"Palcos exigentes. No al triunfalismo", rezaba la pancarta entre aplausos, mientras la vista se iba de forma no deseada a un culo expuesto que se interponía entre la reivindicación y nuestro asiento. Quizá Eutimio padeció una distracción similar ayer y, claro, dependiendo del tipo de culo que se pose en la mirada, uno puede sacar el pañuelo azul, el naranja y hasta el de los mocos con tal de seguir mirándolo. En ese ambiente, como hemos dicho, reivindicativo, por un lado, y alcoholizado, por otro, se levantaba en la plaza la tarde del viernes con un vendaval de esos del mes de mayo en Madrid. De los que se llevan por delante cualquier prognosis de los meteorólogos del cambio climático y de los que hubieran podido conducir a la locura a D. José María Fernández Egea de hacer girar y girar a toros en el arrastre. Nos acordamos de ese poema de Pessoa que decía algo del viento como sonido abstracto que nos dice que la mejor virtud es estar en silencio. Algo que podrían aplicarse todos los presidentes (y, a veces, también el público).
Y fue un airazo racheado el que condicionó en gran medida lo visto en el ruedo y el que hacía difícil valorarlo desde el tendido. Clima muy desapacible que recibía a seis toros de Juan Pedro Domecq para Daniel Luque, Ángel Téllez y Francisco de Manuel. Es irónico que haya tenido que venir la de Juampedro para ver, en apariencia, al toro de Madrid, lo que quiere decir que no habrá trapío ni casta cuando haya por ahí figuras de pitiminí. Corrida, por tanto, seria, bien presentada e igualada, con toros que se han ido sin picar al arrastre y que, en general, hasta entonces han mostrado justa fuerza, todo bondad y alta movilidad para hacer el toreo, el neo-toreo o lo que uno quisiera. Dos de ellos, los de Téllez, Verderón y, sobre todo, Teatrero, además, han mostrado complicaciones de interés (¿casta?) que han pasado para los tendidos desapercibidas o arrastradas por el aire. Eso sí, por tercera tarde consecutiva, el primer tercio ha sido un simulacro y es como si no hubiera sucedido.
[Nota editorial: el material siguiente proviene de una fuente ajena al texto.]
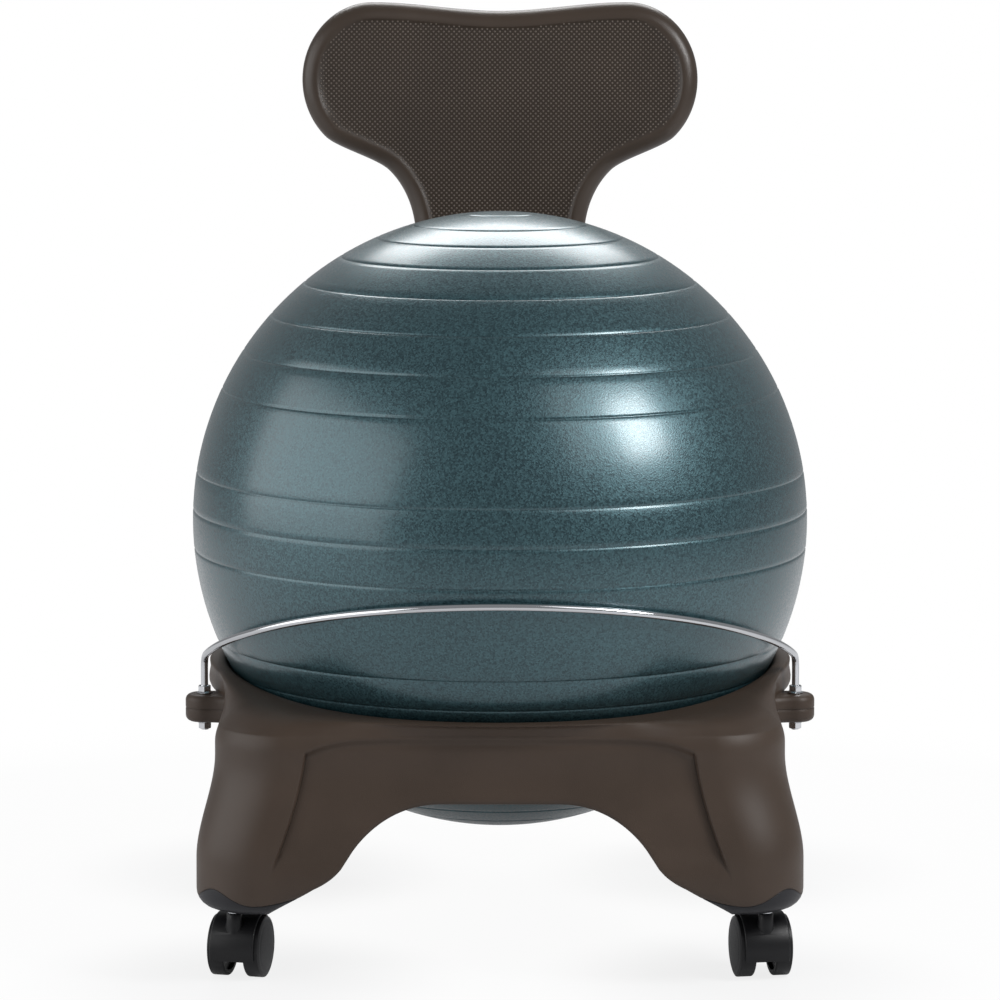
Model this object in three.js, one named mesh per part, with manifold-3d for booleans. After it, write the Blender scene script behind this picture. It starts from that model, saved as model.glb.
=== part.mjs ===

El viento, decíamos, determinaba las actuaciones de los tres matadores. Gracias a él, Luque ofreció lo más emocionante con un recibo a su primero con la muleta casi enrollada en su antebrazo y él quieto en un palmo de terreno, sin enmendarse y rematando con un trincherazo. Luego, en sus dos toros, exhibió esa maestría cantada por los revistosos, que en realidad es esa corrección que encontramos en las carreras por la banda de Lucas Vázquez, en las columnas del ABC de Garrocho, o en la cortesía con la que atiende un empleado de El Corte Inglés. Nada chirría, nada de interés, nada de emoción. Puede haber ahí un relevo de El Juli. Estuvo bien Luque como director de lidia.
También el viento recogía el capote de Téllez y lo ceñía tanto sobre su cuerpo en una gaonera en la que el primer toro, de Luque, confundía entre persona y tela y el matador se llevaba un trompazo que lo enviaba al hule. Luque, en ánimo difícil de explicar, respondía con un quite. Téllez reaparecía en el cuarto, con el que no se acoplaría, y tampoco con el sexto. La razón podría ser por el golpetazo, el aire, o el apoderamiento de Simón Casas. Agradecer, no obstante, la figura siempre erguida de este torero, de frente al toro y su pata p'alante. No soltaremos ese clavo ardiendo al que nos adherimos el San Isidro pasado.
Francisco de Manuel vino con todo hecho en su cabeza o en la de su apoderado y se empecinó en aplicarlo de obstinada manera, hasta que el aire le fue sacudiendo todas esas ideas. Y todo realizado desde un descargue y descolocación que chocaban con el grato recuerdo de su última actuación aquí.
Del presidente, hoy, podemos decir que ha sacado el pañuelo blanco hasta en cinco ocasiones para dar aviso en cinco toros. Y hoy, seguramente gracias al viento, no ha habido ningún pañuelo azul.